= Raw data =
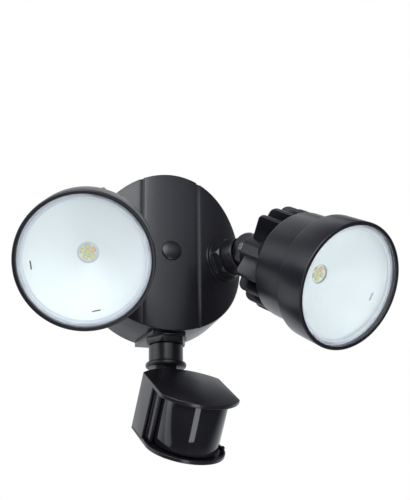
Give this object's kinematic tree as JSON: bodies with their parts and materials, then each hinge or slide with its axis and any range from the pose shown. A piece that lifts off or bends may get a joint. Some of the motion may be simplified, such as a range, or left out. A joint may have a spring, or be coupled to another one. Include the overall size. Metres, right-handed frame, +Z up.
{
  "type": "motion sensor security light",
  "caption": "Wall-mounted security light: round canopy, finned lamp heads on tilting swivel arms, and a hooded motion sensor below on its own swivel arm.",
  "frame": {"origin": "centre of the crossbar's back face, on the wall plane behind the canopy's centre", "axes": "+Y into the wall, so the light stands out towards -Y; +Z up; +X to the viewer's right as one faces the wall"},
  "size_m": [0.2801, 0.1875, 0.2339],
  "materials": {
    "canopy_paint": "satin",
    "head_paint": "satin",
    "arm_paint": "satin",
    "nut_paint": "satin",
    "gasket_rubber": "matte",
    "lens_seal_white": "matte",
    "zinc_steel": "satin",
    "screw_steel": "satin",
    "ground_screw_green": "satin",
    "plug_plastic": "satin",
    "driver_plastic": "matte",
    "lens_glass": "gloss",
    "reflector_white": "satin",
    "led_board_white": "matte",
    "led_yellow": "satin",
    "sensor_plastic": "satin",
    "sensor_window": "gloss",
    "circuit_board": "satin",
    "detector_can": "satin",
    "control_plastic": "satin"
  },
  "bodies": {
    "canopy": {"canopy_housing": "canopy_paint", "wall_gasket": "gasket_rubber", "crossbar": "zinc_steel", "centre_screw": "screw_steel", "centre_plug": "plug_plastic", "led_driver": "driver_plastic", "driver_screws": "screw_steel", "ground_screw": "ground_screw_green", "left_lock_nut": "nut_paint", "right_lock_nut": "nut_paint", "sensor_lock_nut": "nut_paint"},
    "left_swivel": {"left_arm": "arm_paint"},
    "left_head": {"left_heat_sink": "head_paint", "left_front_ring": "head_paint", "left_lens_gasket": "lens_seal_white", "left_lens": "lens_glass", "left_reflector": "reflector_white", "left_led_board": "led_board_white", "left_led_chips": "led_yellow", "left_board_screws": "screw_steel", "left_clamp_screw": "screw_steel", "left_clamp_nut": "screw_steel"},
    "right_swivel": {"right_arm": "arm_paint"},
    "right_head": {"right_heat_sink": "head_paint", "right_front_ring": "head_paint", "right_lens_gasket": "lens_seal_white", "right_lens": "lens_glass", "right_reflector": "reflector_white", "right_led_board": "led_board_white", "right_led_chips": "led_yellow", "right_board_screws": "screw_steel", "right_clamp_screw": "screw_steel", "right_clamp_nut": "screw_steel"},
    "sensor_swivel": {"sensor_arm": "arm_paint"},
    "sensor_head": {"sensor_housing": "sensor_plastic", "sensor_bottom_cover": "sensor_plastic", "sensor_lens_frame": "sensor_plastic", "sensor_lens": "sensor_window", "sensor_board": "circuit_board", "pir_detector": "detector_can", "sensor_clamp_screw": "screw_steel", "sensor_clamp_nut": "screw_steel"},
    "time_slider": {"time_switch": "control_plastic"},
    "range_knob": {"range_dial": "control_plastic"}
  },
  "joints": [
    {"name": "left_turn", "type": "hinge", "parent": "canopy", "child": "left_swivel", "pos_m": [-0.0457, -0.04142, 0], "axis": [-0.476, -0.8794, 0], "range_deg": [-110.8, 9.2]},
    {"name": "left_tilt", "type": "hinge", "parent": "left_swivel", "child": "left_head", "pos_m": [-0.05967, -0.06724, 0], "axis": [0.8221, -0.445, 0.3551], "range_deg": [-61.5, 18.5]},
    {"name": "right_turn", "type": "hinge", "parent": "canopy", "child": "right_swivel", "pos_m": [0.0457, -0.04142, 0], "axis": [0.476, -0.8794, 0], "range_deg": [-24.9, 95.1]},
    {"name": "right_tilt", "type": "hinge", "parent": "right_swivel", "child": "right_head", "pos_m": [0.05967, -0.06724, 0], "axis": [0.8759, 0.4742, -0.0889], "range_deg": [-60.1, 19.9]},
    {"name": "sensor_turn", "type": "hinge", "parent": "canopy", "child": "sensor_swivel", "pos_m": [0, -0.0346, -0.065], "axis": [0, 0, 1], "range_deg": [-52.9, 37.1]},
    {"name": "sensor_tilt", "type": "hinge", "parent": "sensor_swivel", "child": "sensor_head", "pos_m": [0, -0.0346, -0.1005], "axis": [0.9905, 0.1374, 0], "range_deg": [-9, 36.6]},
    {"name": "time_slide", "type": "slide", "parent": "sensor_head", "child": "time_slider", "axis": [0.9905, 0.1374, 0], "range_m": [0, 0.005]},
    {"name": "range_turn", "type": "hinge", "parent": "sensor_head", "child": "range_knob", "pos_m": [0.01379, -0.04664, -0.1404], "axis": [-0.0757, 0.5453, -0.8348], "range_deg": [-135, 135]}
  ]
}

= Exercise prompt =
Extract the complete listing above, reproducing each line exactly.

= Written reply =
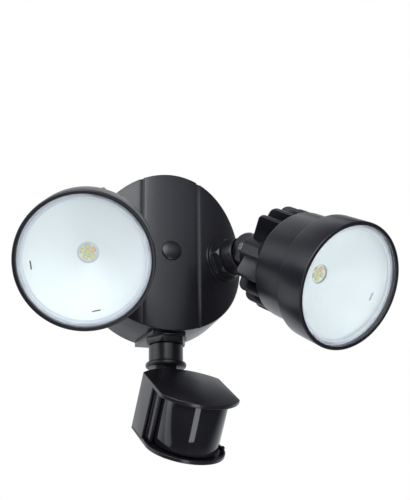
Give this object's kinematic tree as JSON: bodies with their parts and materials, then each hinge or slide with its axis and any range from the pose shown. A piece that lifts off or bends may get a joint. Some of the motion may be simplified, such as a range, or left out. A joint may have a spring, or be coupled to another one. Include the overall size. Metres, right-handed frame, +Z up.
{
  "type": "motion sensor security light",
  "caption": "Wall-mounted security light: round canopy, finned lamp heads on tilting swivel arms, and a hooded motion sensor below on its own swivel arm.",
  "frame": {"origin": "centre of the crossbar's back face, on the wall plane behind the canopy's centre", "axes": "+Y into the wall, so the light stands out towards -Y; +Z up; +X to the viewer's right as one faces the wall"},
  "size_m": [0.2801, 0.1875, 0.2339],
  "materials": {
    "canopy_paint": "satin",
    "head_paint": "satin",
    "arm_paint": "satin",
    "nut_paint": "satin",
    "gasket_rubber": "matte",
    "lens_seal_white": "matte",
    "zinc_steel": "satin",
    "screw_steel": "satin",
    "ground_screw_green": "satin",
    "plug_plastic": "satin",
    "driver_plastic": "matte",
    "lens_glass": "gloss",
    "reflector_white": "satin",
    "led_board_white": "matte",
    "led_yellow": "satin",
    "sensor_plastic": "satin",
    "sensor_window": "gloss",
    "circuit_board": "satin",
    "detector_can": "satin",
    "control_plastic": "satin"
  },
  "bodies": {
    "canopy": {"canopy_housing": "canopy_paint", "wall_gasket": "gasket_rubber", "crossbar": "zinc_steel", "centre_screw": "screw_steel", "centre_plug": "plug_plastic", "led_driver": "driver_plastic", "driver_screws": "screw_steel", "ground_screw": "ground_screw_green", "left_lock_nut": "nut_paint", "right_lock_nut": "nut_paint", "sensor_lock_nut": "nut_paint"},
    "left_swivel": {"left_arm": "arm_paint"},
    "left_head": {"left_heat_sink": "head_paint", "left_front_ring": "head_paint", "left_lens_gasket": "lens_seal_white", "left_lens": "lens_glass", "left_reflector": "reflector_white", "left_led_board": "led_board_white", "left_led_chips": "led_yellow", "left_board_screws": "screw_steel", "left_clamp_screw": "screw_steel", "left_clamp_nut": "screw_steel"},
    "right_swivel": {"right_arm": "arm_paint"},
    "right_head": {"right_heat_sink": "head_paint", "right_front_ring": "head_paint", "right_lens_gasket": "lens_seal_white", "right_lens": "lens_glass", "right_reflector": "reflector_white", "right_led_board": "led_board_white", "right_led_chips": "led_yellow", "right_board_screws": "screw_steel", "right_clamp_screw": "screw_steel", "right_clamp_nut": "screw_steel"},
    "sensor_swivel": {"sensor_arm": "arm_paint"},
    "sensor_head": {"sensor_housing": "sensor_plastic", "sensor_bottom_cover": "sensor_plastic", "sensor_lens_frame": "sensor_plastic", "sensor_lens": "sensor_window", "sensor_board": "circuit_board", "pir_detector": "detector_can", "sensor_clamp_screw": "screw_steel", "sensor_clamp_nut": "screw_steel"},
    "time_slider": {"time_switch": "control_plastic"},
    "range_knob": {"range_dial": "control_plastic"}
  },
  "joints": [
    {"name": "left_turn", "type": "hinge", "parent": "canopy", "child": "left_swivel", "pos_m": [-0.0457, -0.04142, 0], "axis": [-0.476, -0.8794, 0], "range_deg": [-110.8, 9.2]},
    {"name": "left_tilt", "type": "hinge", "parent": "left_swivel", "child": "left_head", "pos_m": [-0.05967, -0.06724, 0], "axis": [0.8221, -0.445, 0.3551], "range_deg": [-61.5, 18.5]},
    {"name": "right_turn", "type": "hinge", "parent": "canopy", "child": "right_swivel", "pos_m": [0.0457, -0.04142, 0], "axis": [0.476, -0.8794, 0], "range_deg": [-24.9, 95.1]},
    {"name": "right_tilt", "type": "hinge", "parent": "right_swivel", "child": "right_head", "pos_m": [0.05967, -0.06724, 0], "axis": [0.8759, 0.4742, -0.0889], "range_deg": [-60.1, 19.9]},
    {"name": "sensor_turn", "type": "hinge", "parent": "canopy", "child": "sensor_swivel", "pos_m": [0, -0.0346, -0.065], "axis": [0, 0, 1], "range_deg": [-52.9, 37.1]},
    {"name": "sensor_tilt", "type": "hinge", "parent": "sensor_swivel", "child": "sensor_head", "pos_m": [0, -0.0346, -0.1005], "axis": [0.9905, 0.1374, 0], "range_deg": [-9, 36.6]},
    {"name": "time_slide", "type": "slide", "parent": "sensor_head", "child": "time_slider", "axis": [0.9905, 0.1374, 0], "range_m": [0, 0.005]},
    {"name": "range_turn", "type": "hinge", "parent": "sensor_head", "child": "range_knob", "pos_m": [0.01379, -0.04664, -0.1404], "axis": [-0.0757, 0.5453, -0.8348], "range_deg": [-135, 135]}
  ]
}